Colette – as she became known – wrote about her own youthful experiences – with some poetic licence – and Claudine the character was born. In the mid-1800s the ‘novel’ started to become popular but was considered something only women would read. Willy was at first disparaging of his wife’s writing but in desperation he submitted the manuscript to his publisher under his name and the book was a hit. Colette continued to write book after successful book in the Claudine series.
As Willy took the accolades Colette stood back and watched. Sounds like Big Eyes you say, the story of painter Margaret Keane who painted well-received pictures while her husband took the credit. But, no, Colette is different. Colette herself was complicit in the arrangement and didn’t try to wrest control from Willy – at least not for many years. The two worked together to make Claudine successful, which also involved them bizarrely ‘living out’ Claudine in order to make the writing authentic. Amongst other things, to do this, Willy took up with a mistress, and Colette experimented with lesbian sex.
As Claudine the story matured and discovered its identity, so too did Colette the person. While Willy remained the immature, self-centred individual that he always was, Colette outgrew him.
Colette is a fascinating – if weird – story of a writer who became enormously successful in her own right. The film opens in South African cinemas on 7 December 2018.
By Brenda Daniels
Three films, already out on DVD, all reflect an interest in words.
In the first of the three that I watched recently, Academy Award winner, Julianne Moore plays Alice, a character who experiences the devastation of Alzheimer’s disease. Diagnosed at the early age of 50, Alice’s deterioration is scarily swift. From momentarily forgetting words to not recognising landmarks, Alice quickly begins to suffer the ignominy of not being able to find the bathroom and of greeting her own daughter like a stranger. Still Alice delivers its message all the more poignantly by casting its lead character in the role of a linguistics professor who has written a book about communication. When elaborating on his diagnosis Alice’s doctor tells her that symptoms of this strange illness can be even more rapid in the highly educated. Very sobering indeed.

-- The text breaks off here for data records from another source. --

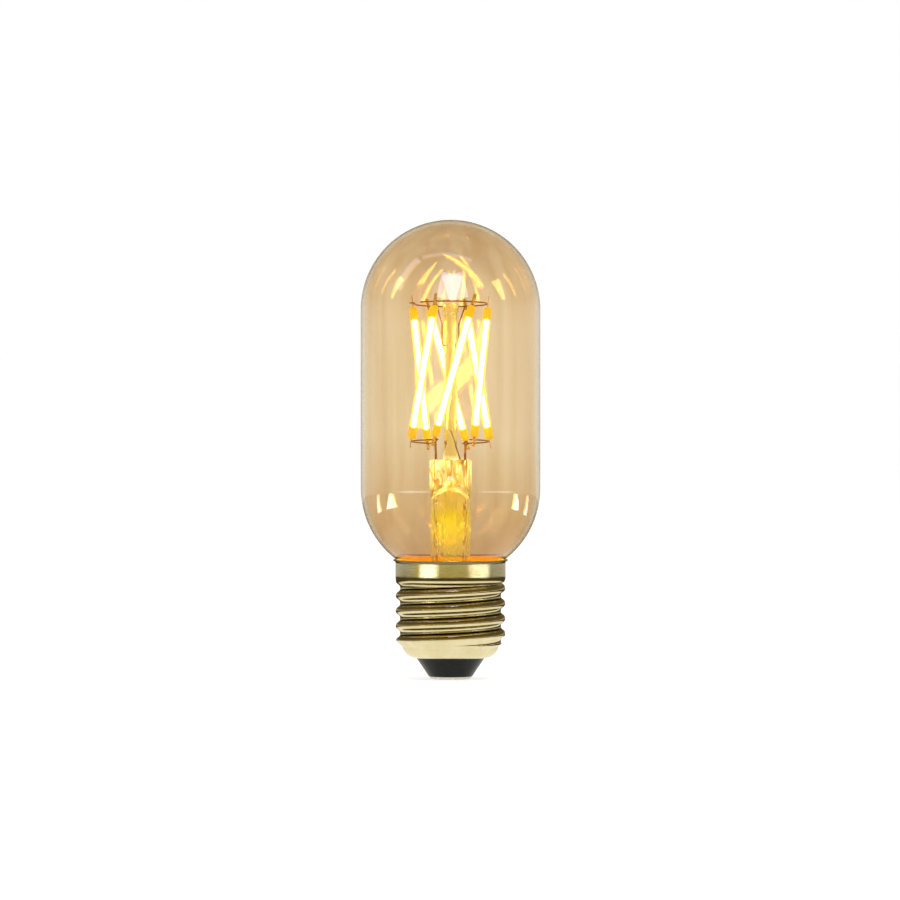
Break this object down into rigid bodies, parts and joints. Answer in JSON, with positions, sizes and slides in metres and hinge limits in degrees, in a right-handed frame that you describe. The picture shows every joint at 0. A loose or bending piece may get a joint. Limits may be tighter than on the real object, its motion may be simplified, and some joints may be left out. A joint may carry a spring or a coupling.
{
  "type": "tubular light bulb",
  "caption": "Tubular amber glass filament light bulb with a leaning cage of filaments on a glass stem and a screw cap with a rolled knuckle thread.",
  "frame": {"origin": "on the bulb's axis, at the flat face of the centre contact, the lowest point", "axes": "+Z along the bulb's axis from the cap up to the glass dome, -Y to the front that the picture shows, +X to the right of that view"},
  "size_m": [0.043, 0.043, 0.11],
  "materials": {
    "amber_glass": "clear blown glass, lightly amber tinted",
    "clear_glass": "clear glass, pressed and drawn",
    "phosphor": "yellow phosphor silicone, lit but for its ends",
    "tab_steel": "thin stamped strip",
    "nickel_wire": "drawn nickel wire",
    "support_wire": "drawn molybdenum wire",
    "dumet": "oxidised copper sleeve on a nickel iron core",
    "copper_wire": "drawn tinned copper wire",
    "cap_brass": "pale antique brass plating, rolled and satin bright",
    "black_glass": "opaque black moulded glass",
    "contact_metal": "tinned and pressed",
    "solder": "soft solder",
    "cement": "baked capping cement",
    "circuit_board": "glass fibre board with solder mask",
    "capacitor_can": "shrunk sleeve on an aluminium can",
    "black_package": "moulded epoxy with tinned legs",
    "resistor_body": "dipped lacquer"
  },
  "bodies": {
    "root": {"glass_envelope": "amber_glass", "stem_flare": "clear_glass", "exhaust_tube": "clear_glass", "center_column": "clear_glass", "filament_1": "phosphor", "filament_2": "phosphor", "filament_3": "phosphor", "filament_4": "phosphor", "filament_5": "phosphor", "filament_6": "phosphor", "filament_1_bottom_tab": "tab_steel", "filament_1_top_tab": "tab_steel", "filament_2_bottom_tab": "tab_steel", "filament_2_top_tab": "tab_steel", "filament_3_bottom_tab": "tab_steel", "filament_3_top_tab": "tab_steel", "filament_4_bottom_tab": "tab_steel", "filament_4_top_tab": "tab_steel", "filament_5_bottom_tab": "tab_steel", "filament_5_top_tab": "tab_steel", "filament_6_bottom_tab": "tab_steel", "filament_6_top_tab": "tab_steel", "inner_lead_left": "nickel_wire", "inner_lead_right": "nickel_wire", "lower_bus_left": "nickel_wire", "lower_bus_right": "nickel_wire", "upper_bus_ring": "nickel_wire", "upper_support_front": "support_wire", "upper_support_rear": "support_wire", "column_brace_wire": "support_wire", "dumet_seal_left": "dumet", "dumet_seal_right": "dumet", "outer_lead_left": "copper_wire", "outer_lead_right": "copper_wire", "contact_wire": "copper_wire", "shell_wire": "copper_wire", "cap_shell": "cap_brass", "cap_insulator": "black_glass", "center_contact": "contact_metal", "contact_solder": "solder", "capping_cement": "cement", "driver_board": "circuit_board", "smoothing_capacitor": "capacitor_can", "bridge_rectifier": "black_package", "driver_chip": "black_package", "fusible_resistor": "resistor_body"}
  },
  "joints": []
}
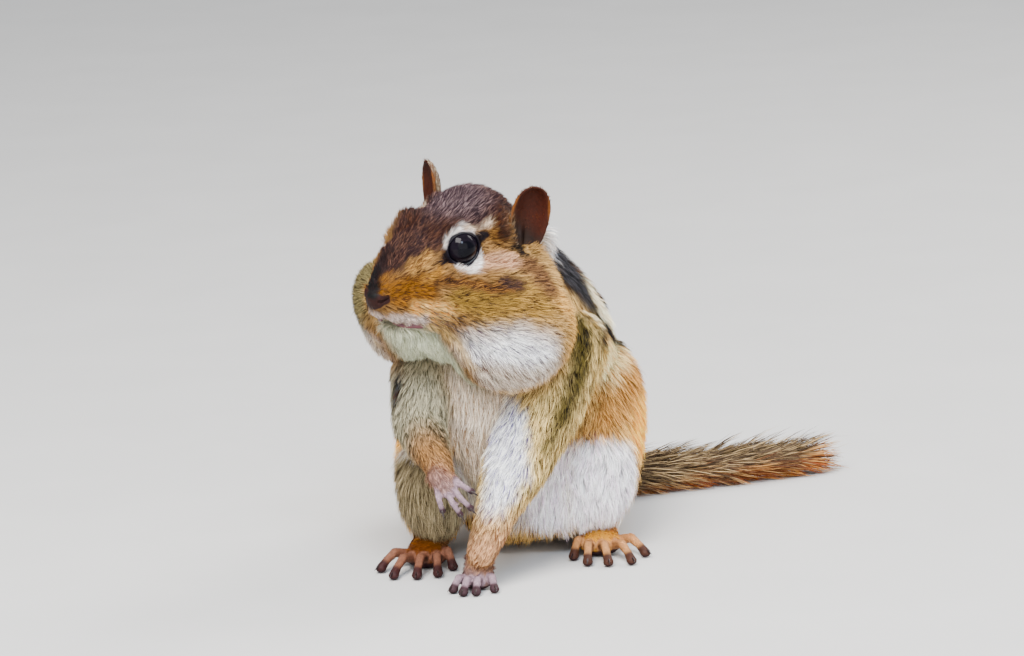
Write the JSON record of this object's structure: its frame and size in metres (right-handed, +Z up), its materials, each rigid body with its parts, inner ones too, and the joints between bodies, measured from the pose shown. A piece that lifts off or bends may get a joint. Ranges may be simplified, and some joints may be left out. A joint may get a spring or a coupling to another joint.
{
  "type": "chipmunk model",
  "caption": "Life-size seated chipmunk with full cheek pouches, striped back and one forepaw lifted, as a still display model.",
  "frame": {"origin": "on the floor, under the middle of the whole model's box", "axes": "+Z up from the floor; -Y is the way the seated body faces; +X is the animal's left, the side that the tail lies on"},
  "size_m": [0.1186, 0.1196, 0.0949],
  "materials": {
    "body_coat": "short soft fur, brown with pale and black stripes",
    "leg_coat": "short soft fur, buff to white",
    "tail_coat": "longer dark hair with pale tips",
    "paw": "thin short hair over pinkish skin, with dark claws",
    "ear": "thin skin with very short hair",
    "eye": "glossy black"
  },
  "bodies": {
    "root": {"head": "body_coat", "neck": "body_coat", "chest": "body_coat", "rump": "body_coat", "foreleg_left": "leg_coat", "foreleg_right": "leg_coat", "forepaw_left": "paw", "forepaw_right": "paw", "hindleg_left": "leg_coat", "hindleg_right": "leg_coat", "hindfoot_left": "paw", "hindfoot_right": "paw", "ear_left": "ear", "ear_right": "ear", "eye_left": "eye", "eye_right": "eye", "tail_base": "tail_coat", "tail_middle": "tail_coat", "tail_tip": "tail_coat"}
  },
  "joints": []
}
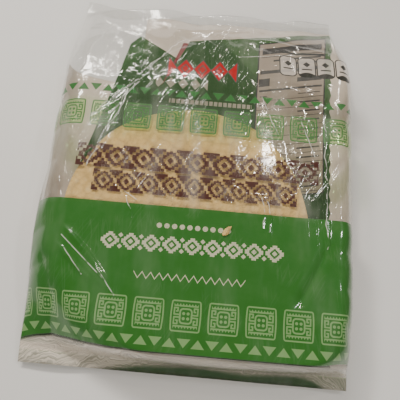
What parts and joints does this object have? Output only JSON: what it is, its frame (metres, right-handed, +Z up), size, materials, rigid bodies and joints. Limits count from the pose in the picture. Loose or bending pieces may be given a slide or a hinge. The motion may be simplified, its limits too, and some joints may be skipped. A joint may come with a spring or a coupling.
{
  "type": "bagged corn tortilla stack",
  "caption": "Round stack of pale corn tortillas sealed in a clear printed plastic bag that lies flat, with green print bands, soft side folds and a sealed far end.",
  "frame": {"origin": "the middle of the flat underside, on the bag's centre line and level with the middle of the stack", "axes": "+X across the bag to the right as its print is read, +Y along the bag from the folded near end to the sealed far end, +Z up out of the shown side"},
  "size_m": [0.198, 0.261, 0.034],
  "materials": {
    "bag_film": "clear glossy film printed in leaf green, brown, white and red, with fine creases",
    "tortilla": "soft matt corn dough, cream coloured, with pale blisters and faint toast spots"
  },
  "bodies": {
    "root": {"bag": "bag_film"}
  },
  "joints": []
}
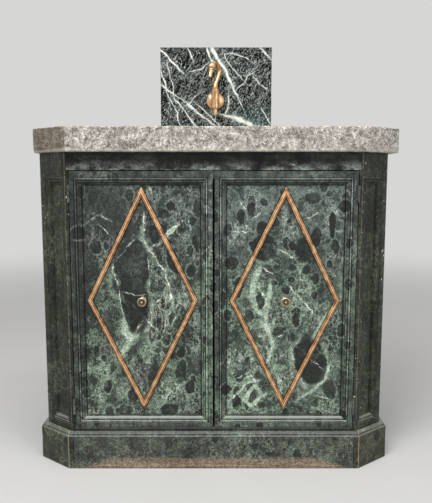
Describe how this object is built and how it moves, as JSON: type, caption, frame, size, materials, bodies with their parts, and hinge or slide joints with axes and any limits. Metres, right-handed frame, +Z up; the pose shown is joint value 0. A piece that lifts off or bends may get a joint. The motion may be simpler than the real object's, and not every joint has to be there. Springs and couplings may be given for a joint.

Not nearly as believable or worth watching is Stuck in Love, starring Greg Kinnear, Lily Collins and Nat Wolff. In this film a father and his two children are all writers. Each of them writes (or experiences writer’s block) in response to their love or antipathy for the wife and mother (Jennifer Connelly) who “deserted” them some years before. Positing love as the artist’s muse is not a new idea by any means. But in Stuck in Love the portrayal is a bit ridiculous and makes a mockery of the hard work, as opposed to sentiment, that “inspires” writers.
In a way it is hard work that does inspire writing in The Rewrite. In this movie Hugh Grant plays scriptwriter, Keith Michaels, who simply can’t come up with a sequel to his first successful script. He is shipped off to the other side of the country to take up a job as a writer-in-residence at a small university. Here his lackadaisical attitude quickly gets him into trouble. It takes the writing output of his own students to help Keith turn his life around. Their scripts help him realise that, contrary to his initial thoughts, writing can be taught (not just caught) and their positive response to his teaching proves to be the catalyst for his next script.
In Still Alice and The Rewrite there is clear character development. In The Rewrite Keith realises his own and others’ value through his recapturing of the written word. In Still Alice, Alice remains, to herself and her family, still Alice despite her sad loss of words.